Imagine my surprise when I saw that 300 was receiving a sequel, eight years after its original release. It seems pointless when you think about it, but hey, Hollywood wants your money, and I’m a glutton for punishment, so I had to see it. But does 300: Rise of an Empire hold up to the original?
Based off of the Frank Miller comic Xerxes, Rise of an Empire starts as a prequel to the events of 300, and explains the rise of Xerxes, and the birth of the legend of Themistokles. The film then jumps to run alongside the events of the original, and then, finally, finishes with the events that happen after the original film.
As you can imagine the flow is a bit jilted. The first hour of the film seems to drag on forever, while the last half hour flies by. This is unexpected because most of the battles take place within the first hour. Speaking of battles, there is an awesome fight near the one-hour mark that screams of the opening to the video game series God of War. Sadly that fight is never topped as the finale comes rushing forward with some of the most ridiculous things I’ve seen, taking me right out of the film.

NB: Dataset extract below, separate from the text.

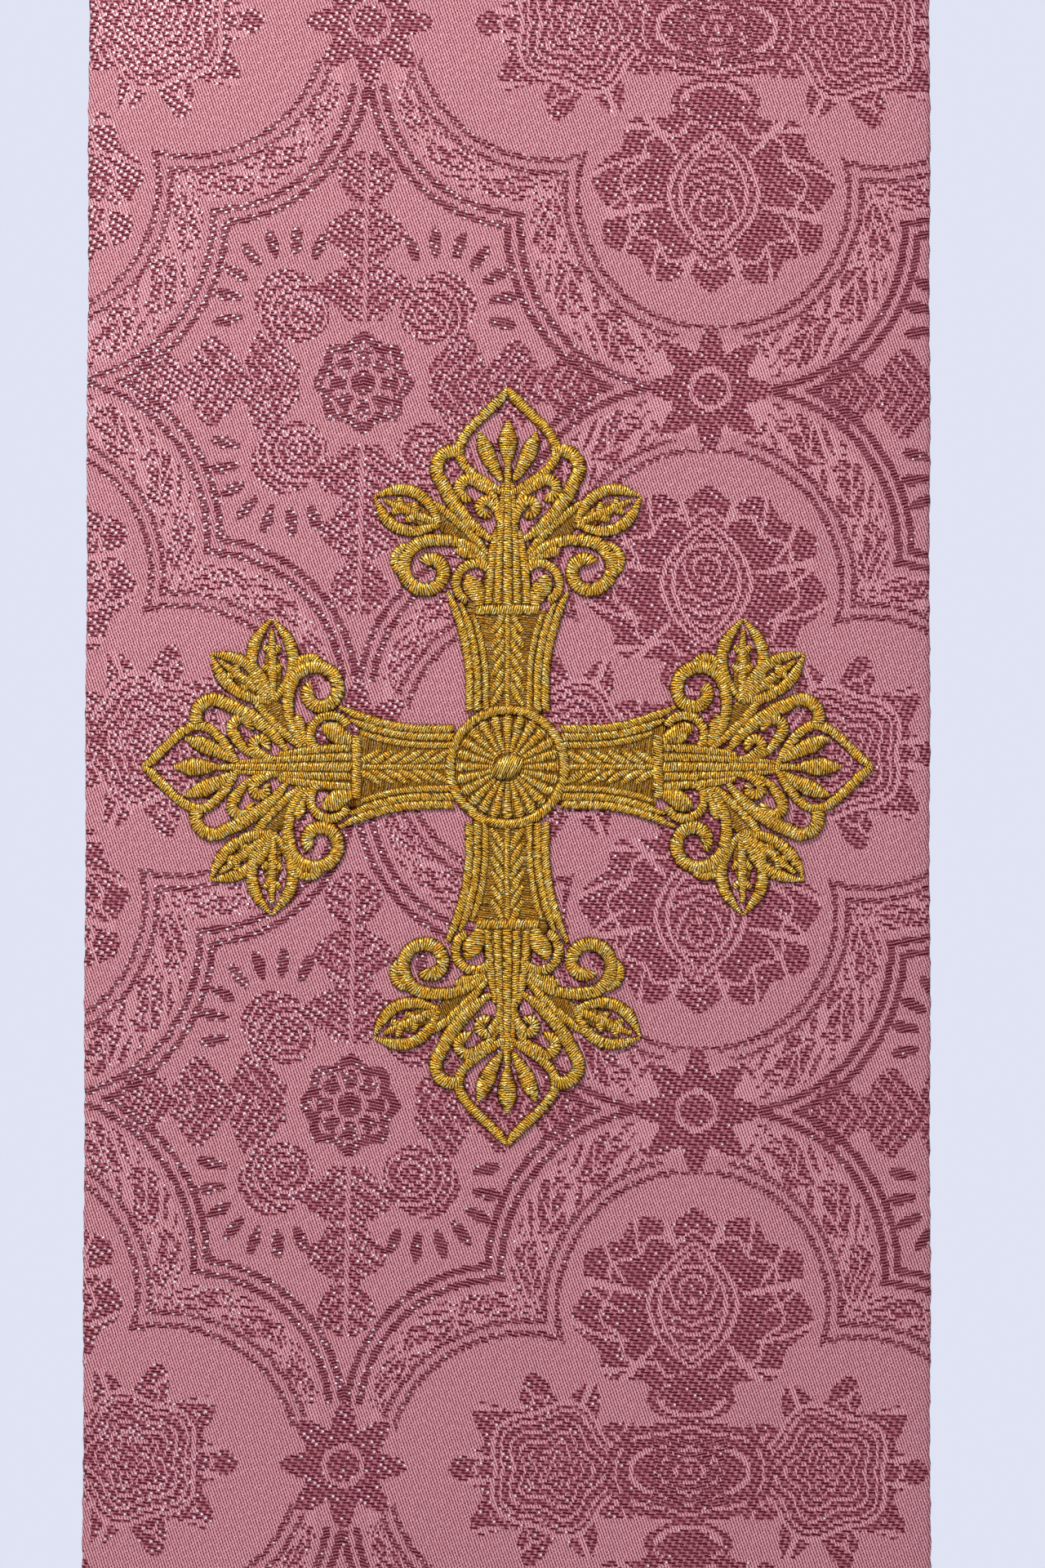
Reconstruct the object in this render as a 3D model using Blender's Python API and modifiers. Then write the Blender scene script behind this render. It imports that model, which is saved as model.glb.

I watched Rise of an Empire in 2D, and I almost regret that. It’s clear from the opening that it’s made for a 3D viewing, as the buckets of CGI blood flow like a broken dam. There is lots of this CGI blood, with even the tiniest wounds requiring at least a full bucket worth of blood to be spilled. Not until the final battle, though, does any blood touch another person, or remain on any surface. Oddly enough, they fix all that in the finale, but it’s still a bothersome oversight to see in the first few fights. How can hundreds of buckets of blood be spilt, and everything remain pure?
I didn’t believe Sullivan Stapleton as Themistokles, but as the film progresses, he grew on me. It’s not that he has amazing acting abilities, or that it’s required, but the “butch” factor just isn’t there until much later. Eva Green plays the villainess, which I might add is very refreshing for a film filled with buff, smooth muscles all over the place. Artemisia is a very strong character; a woman raped and left for dead, countering the country she was born in. Sadly Green just doesn’t play the sexy factor, which becomes painfully obvious in a sex scene that should be hot and filthy, but comes off as laughable and tedious. That scene should have been great, but it just falls flat due to the actors.
300: Rise of an Empire isn’t a great film. It’s flawed, heavy on the CGI blood, and lacks a fair amount of logic. Yet, once the credits roll, I can’t help but feel moderately entertained. There is some eye candy, and a few of the battles are highly enjoyable. Be warned, though, the film screams “sequel”, and might leave some viewers annoyed with its ending, which leaves a bit of a bad taste in my mouth. The film knows it’s audience and tries to play to it, which is a positive, plus the inclusion of a strong female villain is a highlight for a film otherwise filled with testosterone.